Strange Invaders‘ plot involves a bland everyman searching for his missing ex-wife in a ghost town populated by some gross-ass aliens who can transform human beings into floating balls of energy merely by zapping them with their fingertip lightning. Oh yeah, and this town, which was, officially-speaking, “destroyed by a tornado”, is temporally trapped in the 1950s. And the government totally knows about it. And the aliens can (and do) mate with the human populace to create human-alien hybrids. And so on & so forth. You’d think that with as much of a narratively stacked deck that Strange Invaders has to play with it’d be a breezily entertaining picture, but the truth is that its sublime moments of occasional alien invasion weirdness are mere respites from a slog of a movie that more of often than not bores its audience to tears.
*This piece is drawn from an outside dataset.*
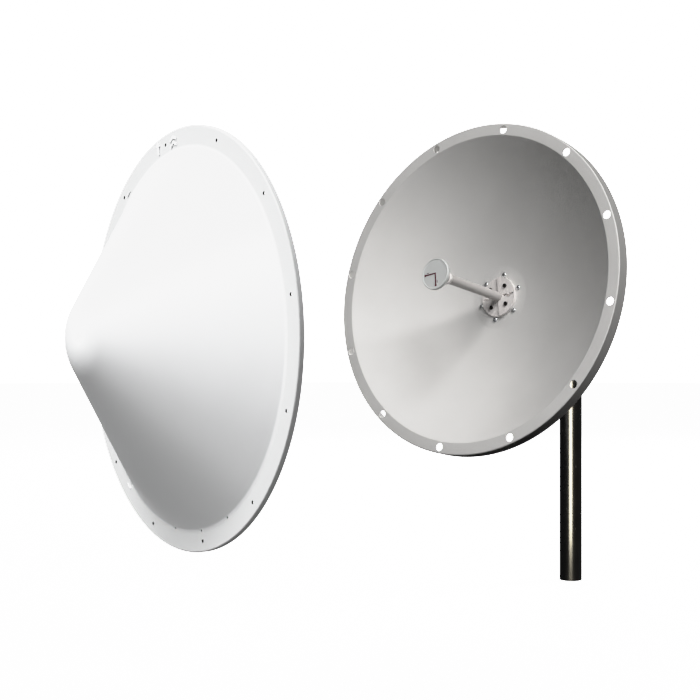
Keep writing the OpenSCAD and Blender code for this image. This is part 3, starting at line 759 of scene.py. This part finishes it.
plate_half("raised_plate_half", "hub_plate_right", 1, HUB_PLATE_T + HUB_STEP)
plate_half("low_plate_half", "hub_plate_left", -1, HUB_PLATE_T)
plate_screws()
feed_pipe()
feed_front()


# ---- Sockets ----

def sockets():
    """The sockets: a hexagon flange, a threaded barrel, a lock nut and a white insulator."""
    shells, nuts, insulators = bmesh.new(), bmesh.new(), bmesh.new()
    for side in (-1, 1):
        place = shift(0, side * SOCKET_OFFSET, COVER_Z) @ turn(180, "X")
        hexagon(shells, place, 10.5, 7.0, 0, 3)
        tail = [(5, 6), (4.6, 6), (4.6, -12), (6, -12), (6, -0.1)]
        barrel = [(7.2, -0.1), (7.2, 19.8), (6.9, 20), (5.4, 20), (5, 19.6)]
        lathe(shells, tail + barrel, place, 64)
        threaded_sleeve(shells, place, 7.9, 7.1, 1.058, 3.4, 19.6)
        hexagon(nuts, place, 9, 6.05, -8, -4)
        lathe(insulators, tube_wall(4.45, 1.55, -12, 8, 0.3), place, FINE)
    finish_piece(make("socket_barrels", shells, FEED), "feed", "nickel", "socket_shells")
    finish_piece(make("socket_lock_nuts", nuts, FEED), "feed", "nickel", "socket_nuts")
    finish_piece(make("insulator_sleeves", insulators, FEED), "feed", "white_insulator", "socket_insulators")


def threaded_sleeve(mesh, place, radius, inner, pitch, low, high, steps=64, layers=6):
    """A thread round a sleeve, with a plain inside."""
    depth = 0.6 * pitch
    count = round((high - low) / pitch * layers)
    rings = []
    for k in range(count + 1):
        height = low + (high - low) * k / count
        ease = min(height - low, high - height) * 1.5
        ring = []
        for i in range(steps):
            phase = (height / pitch - i / steps) % 1
            reach = min(radius - depth + ease, radius - depth * abs(2 * phase - 1))
            angle = 2 * math.pi * i / steps
            ring.append(mesh.verts.new(place @ polar(reach, angle, height)))
        rings.append(ring)
    for height in (high, low):
        angles = [2 * math.pi * i / steps for i in range(steps)]
        rings.append([mesh.verts.new(place @ polar(inner, angle, height)) for angle in angles])
    for lower, upper in zip(rings, rings[1:] + rings[:1]):
        join_rings(mesh, lower, upper, steps)


sockets()


# ---- Mount ----

def u_bolts():
    """Round bars bent round the mast, with threaded legs."""
    mesh = bmesh.new()
    for side in (-1, 1):
        height = PIVOT_Z + side * U_SPREAD
        bend = [(x, y, height) for x, y in arc(0, 0, U_BEND_R, 0, 180, 40)]
        legs = [[(x, -YOKE_FRONT - 2 + 4 * i, height) for i in range(10)] for x in (U_BEND_R, -U_BEND_R)]
        sweep(mesh, [*legs[0], *bend, *reversed(legs[1])], 4)
        for x in (-U_BEND_R, U_BEND_R):
            thread(mesh, shift(x, 0, height) @ turn(90, "X"), 4, 1.25, YOKE_FRONT + 1, YOKE_FRONT + 14)
    finish_piece(make("bent_u_bolts", mesh), "azimuth_mount", "zinc", "u_bolts")


def u_bolt_hardware():
    washers, nuts = bmesh.new(), bmesh.new()
    for side in (-1, 1):
        for x in (-U_BEND_R, U_BEND_R):
            place = shift(x, 0, PIVOT_Z + side * U_SPREAD) @ turn(90, "X")
            washer(washers, place, 8, 4.3, YOKE_FRONT, YOKE_FRONT + 1.6)
            hexagon(nuts, place @ turn(side * x, "Z"), 7.5, 4.05, YOKE_FRONT + 1.6, YOKE_FRONT + 8.1)
    finish_piece(make("clamp_washers", washers), "azimuth_mount", "zinc", "u_bolt_washers")
    finish_piece(make("clamp_nuts", nuts), "azimuth_mount", "zinc", "u_bolt_nuts")


def side_bolts(
    kind, body, base, *, radius, pitch, corner, head_t, nut_t, washer_r, washer_t, tail, inner_seat, seat,
):
    """On each side, a bolt with two washers and a nut through both cheeks, with local Z outwards."""
    bolts, washers, nuts = bmesh.new(), bmesh.new(), bmesh.new()
    for side in (-1, 1):
        place = turn(90 * side, "Y")
        head = seat + washer_t
        rod(bolts, place, radius, tail + 4, head + 0.1)
        thread(bolts, place @ turn(180, "X"), radius, pitch, -tail - 4, -tail)
        hexagon(bolts, place @ turn(17 * side, "Z"), corner, 0, head, head + head_t)
        washer(washers, place, washer_r, radius + 0.05, seat, head)
        washer(washers, place, washer_r, radius + 0.05, inner_seat - washer_t, inner_seat)
        nut_top = inner_seat - washer_t
        hexagon(nuts, place @ turn(11, "Z"), corner, radius + 0.05, nut_top - nut_t, nut_top)
    for mesh, ending in ((bolts, "_bolts"), (washers, "_washers"), (nuts, "_nuts")):
        node = kind + ending
        finish_piece(make("machined_" + node, mesh, base), body, "zinc", node)


def mast_top():
    """The moulded cap over the tube's end, with a domed top."""
    wall, skirt = 2.5, 18
    outer = MAST_R + 0.05 + wall
    mouth = MAST_TOP - skirt
    dome = []
    for degrees in range(75, -1, -5):
        angle = math.radians(degrees)
        dome.append((outer * math.sin(angle), MAST_TOP + wall + 3 * math.cos(angle) - 0.6))
    inside = [(0, MAST_TOP), (MAST_R + 0.05, MAST_TOP), (MAST_R + 0.05, mouth)]
    outside = [(outer - 0.4, mouth), (outer, mouth + 0.4), (outer, MAST_TOP + wall - 1.2)]
    mesh = bmesh.new()
    lathe(mesh, inside + outside + dome, steps=96)
    finish_piece(make("domed_mast_cap", mesh), "mast", "black_plastic", "mast_cap")


def mast_tube():
    mesh = bmesh.new()
    lathe(mesh, tube_wall(MAST_R, MAST_R - 3, 0, MAST_TOP, 0.5), steps=128)
    finish_piece(make("mast_pipe", mesh), "mast", "black_paint", "mast")


mast_tube()
mast_top()
u_bolts()
u_bolt_hardware()
side_bolts(
    "pivot", "azimuth_mount", PIVOT, radius=5, pitch=1.5, corner=9.8, head_t=6.4, nut_t=8,
    washer_r=10, washer_t=2, tail=ARM_IN - 14, inner_seat=ARM_IN - 0.3, seat=YOKE_OUT,
)
side_bolts(
    "lock", "dish", BORESIGHT @ shift(z=-LOCK_RADIUS), radius=4, pitch=1.25, corner=7.5, head_t=5.3,
    nut_t=6.5, washer_r=8, washer_t=1.6, tail=ARM_IN - 11, inner_seat=ARM_IN, seat=YOKE_OUT + 0.3,
)


# ---- Radome ----

def radome_profile():
    """Closed outline of the moulding: skirt, flange, hollow root, straight cone and rounded nose."""
    rise = NOSE_HEIGHT - NOSE_R
    angle = math.atan2(rise, CONE_R) + math.asin(NOSE_R / math.hypot(CONE_R, rise))
    degrees = math.degrees(angle)
    half = math.tan(angle / 2)
    root_angles = [angle * i / 10 for i in range(11)]
    root = [(CONE_R + ROOT_R * (half - math.sin(a)), ROOT_R * (1 - math.cos(a))) for a in root_angles]
    nose = arc(0, rise, NOSE_R, 90 - degrees, 90, 30)
    inner_nose = arc(0, rise, NOSE_R - RADOME_WALL, 90, 90 - degrees, 30)
    inner_base = CONE_R - RADOME_WALL * (math.sin(angle) - (1 - math.cos(angle)) / math.tan(angle))
    edge = arc(RADOME_R - RADOME_EDGE, -RADOME_EDGE, RADOME_EDGE, 0, 90, 8)
    mouth = RADOME_R - RADOME_WALL
    outside = [(RADOME_R - 0.6, -SKIRT), (RADOME_R, 0.6 - SKIRT), *edge, *root, *nose[:-1], (0, NOSE_HEIGHT)]
    hollow = [(0, NOSE_HEIGHT - RADOME_WALL), *inner_nose[1:], (inner_base, -RADOME_WALL)]
    return hollow + [(mouth, -RADOME_WALL), (mouth, -SKIRT)] + outside


def radome():
    """The moulding, with its ring of screw holes and three drain holes at the bottom."""
    mesh = bmesh.new()
    lathe(mesh, radome_profile(), steps=256)
    piece = make("moulded_radome", mesh, RADOME)
    holes = bmesh.new()
    low = -RADOME_WALL - 2
    for place in spaced(12, HOLE_RING_R):
        drill(holes, place, RADOME_HOLE_R, low, 2, 24)
    for angle in (254, 270, 286):
        drill(holes, turn(angle, "Z") @ shift(CONE_R), DRAIN_HOLE_R, low, 9, 24)
    carve(piece, holes)
    finish_piece(piece, "radome", "radome_plastic", "radome_shell")


def radome_marks():
    """Raised assembly marks on the flange: an arrow, two plain chevrons and two ticks."""
    mesh = bmesh.new()
    bottom, top = -0.5, 2
    arrow = [(-2.4, -14), (2.4, -14), (2.4, -1), (6.4, -1), (0, 8), (-6.4, -1), (-2.4, -1)]
    prism(mesh, arrow, bottom, top, shift(-24, HOLE_RING_R + 4))
    for y in (-6, 3.5):
        chevron = [(-10, y - 3), (0, y + 3), (10, y - 3), (10, y + 1.6), (0, y + 7.6), (-10, y + 1.6)]
        prism(mesh, chevron, bottom, top, shift(28, HOLE_RING_R - 4))
    tick = [(316, -7), (317.4, -7), (317.4, 7), (316, 7)]
    for angle in (117, 221.5):
        prism(mesh, tick, bottom, top, turn(angle, "Z"))
    piece = make("raised_marks", mesh, RADOME)
    ease_edges(piece, 0.35)
    finish_piece(piece, "radome", "radome_plastic")


radome()
radome_marks()

# The plates and castings that stay as CAD solids get eased edges
SOLID_NODES = (
    "yoke", "tilt_arm", "back_plate", "clamp_saddles", "feed_housing", "feed_lock_ring", "rear_cover",
)
for node_name in SOLID_NODES:
    part = frame["nodes"][node_name]
    weld = part.modifiers.new("weld", "WELD")
    weld.merge_threshold = 0.01 * MM
    ease_edges(part, 0.5)


# ---- Stage, light and camera ----

def stage():
    """A plain pale floor that throws no light back, under a white studio."""
    floor_paint = Paint("studio_floor", Roughness=0.9, Specular_IOR_Level=0.1, Emission_Strength=3.0)
    cloud = floor_paint.noise(900, 2)
    pale = floor_paint.mix(cloud, (0.9, 0.9, 0.9), (0.93, 0.93, 0.93))
    floor_paint.base(pale)
    floor_paint.feed(floor_paint.shader.inputs["Emission Color"], pale)
    mesh = bmesh.new()
    prism(mesh, arc(0, 0, 20000, 0, 355, 71), -30, -0.5)
    floor = make("studio_floor", mesh)
    floor.data.materials.append(floor_paint.material)
    floor.visible_diffuse = False
    floor.visible_glossy = False
    floor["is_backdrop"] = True


def studio_air():
    """Dim grey light from all round, behind a white backdrop."""
    world = bpy.data.worlds.new("studio")
    bpy.context.scene.world = world
    world.use_nodes = True
    nodes, links = world.node_tree.nodes, world.node_tree.links
    dim = nodes["Background"]
    dim.inputs["Color"].default_value = (1, 1, 1, 1)
    dim.inputs["Strength"].default_value = 0.035
    white = nodes.new("ShaderNodeBackground")
    white.inputs["Color"].default_value = (1, 1, 1, 1)
    white.inputs["Strength"].default_value = 4.0
    seen = nodes.new("ShaderNodeLightPath")
    both = nodes.new("ShaderNodeMixShader")
    links.new(seen.outputs["Is Camera Ray"], both.inputs[0])
    links.new(dim.outputs[0], both.inputs[1])
    links.new(white.outputs[0], both.inputs[2])
    links.new(both.outputs[0], nodes["World Output"].inputs["Surface"])


def softbox(
    name, aim, away, direction, size, factor, only=None, colour=(1, 1, 1), diffuse=True, glossy=True,
):
    """A softbox away metres from aim, whose light on a facing white wall would show as factor.

    With only, it lights that group alone, and nothing else casts a shadow in its light.
    """
    data = bpy.data.lights.new(name, "AREA")
    data.shape = "RECTANGLE"
    data.size, data.size_y = size
    data.energy = factor * (math.pi * away) ** 2
    data.color = colour
    light = bpy.data.objects.new(name, data)
    bpy.context.scene.collection.objects.link(light)
    back = Vector(direction).normalized()
    light.location = Vector(aim) + away * back
    light.rotation_euler = (-back).to_track_quat("-Z", "Y").to_euler()
    light.visible_camera = False
    light.visible_diffuse = diffuse
    light.visible_glossy = glossy
    if only:
        light.light_linking.receiver_collection = only
        light.light_linking.blocker_collection = only


def lit_group(name, wanted):
    """A collection of the pieces that wanted says yes to."""
    group = bpy.data.collections.new(name)
    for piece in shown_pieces():
        if wanted(piece):
            group.objects.link(piece)
    return group


def lights():
    """The radome, the mast and the rest are each lit by their own softboxes, and all by two from behind."""
    dish_centre = Vector(MOUNTS["dish_rim_holes"]["pos_m"])
    radome_centre = Vector(MOUNTS["radome_holes"]["pos_m"])
    radome_only = lit_group("radome_lit", lambda piece: "radome" in body_of(piece))
    mast_only = lit_group("mast_lit", lambda piece: "mast" in body_of(piece))
    antenna = lit_group("antenna_lit", lambda piece: "radome" not in body_of(piece))
    middle = (0, 0, 0.6)
    mast_middle = (0, 0, 0.29)
    far, behind, near = 8, 5, 0.8
    softbox("dish_key", dish_centre, far, (0.64, -0.36, 0.68), (5.2, 5.2), 1.35, antenna)
    softbox("radome_key", radome_centre, far, (-0.2, -1.0, 1.45), (3.2, 3.2), 1.8, radome_only)
    softbox("radome_right", radome_centre, far, (1, -0.2, 0.05), (3, 3), 0.24, radome_only)
    softbox("radome_left", radome_centre, far, (-0.8, -0.6, 0), (3, 1), 0.3, radome_only)
    softbox("radome_below", radome_centre, far, (-0.3, -0.6, -0.75), (3, 3), 0.11, radome_only)
    strip_colour = (1, 0.92, 0.72)
    strip = (0.42, 0.62)
    softbox("mast_strip", mast_middle, near, (0.545, -0.84, 0), strip, 3.2, mast_only, strip_colour, False)
    softbox("rear_left", middle, behind, (-0.75, 1.0, 0.8), (2.4, 2.4), 0.55)
    softbox("rear_right", middle, behind, (0.5, 1.0, 0.3), (2, 2), 0.85, glossy=False)


def response():
    """Straight tones up to a bright grey, then a soft shoulder up to white."""
    view = bpy.context.scene.view_settings
    view.view_transform = "Standard"
    view.use_curve_mapping = True
    mapping = view.curve_mapping
    mapping.clip_max_x = 4
    mapping.clip_max_y = 1
    curve = mapping.curves[3]
    curve.points[1].location = (4, 1)
    for place in ((0.4, 0.4), (0.82, 0.82), (1.0, 0.895), (1.7, 0.91), (2.7, 0.98)):
        curve.points.new(*place)
    mapping.update()


def camera():
    """A level camera ahead of the antenna and to its right, half a metre above the floor."""
    data = bpy.data.cameras.new("camera")
    data.sensor_width = 36
    data.lens = 76.4
    data.clip_end = 60
    made = bpy.data.objects.new("camera", data)
    bpy.context.scene.collection.objects.link(made)
    made.location = (1.7771, -2.7461, 0.5)
    made.rotation_euler = (math.pi / 2, 0, math.radians(41.36))
    bpy.context.scene.camera = made


stage()
studio_air()
lights()
response()
camera()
The most significantly enjoyable aspect of Strange Invaders is its fleeting moments of body horror. Aliens ripping off their human disguises, spewing green blood from bulletholes, and sucking the life out of human victims to add to their precious orb collection are the sole bright moments in an desperately dull film, probably all better experienced as .gifs than as complete scenes. You get a real sense here that Bill Condon has a love for dated genre films, a love best put to use in his breakout film Gods & Monsters, but that influence just makes Strange Invaders al the more frustrating. You can feel a better movie dying to be cut loose from the bland, pooly-paced orb that contains it, trapped in time decades later, still waiting to be rescued in the editing room.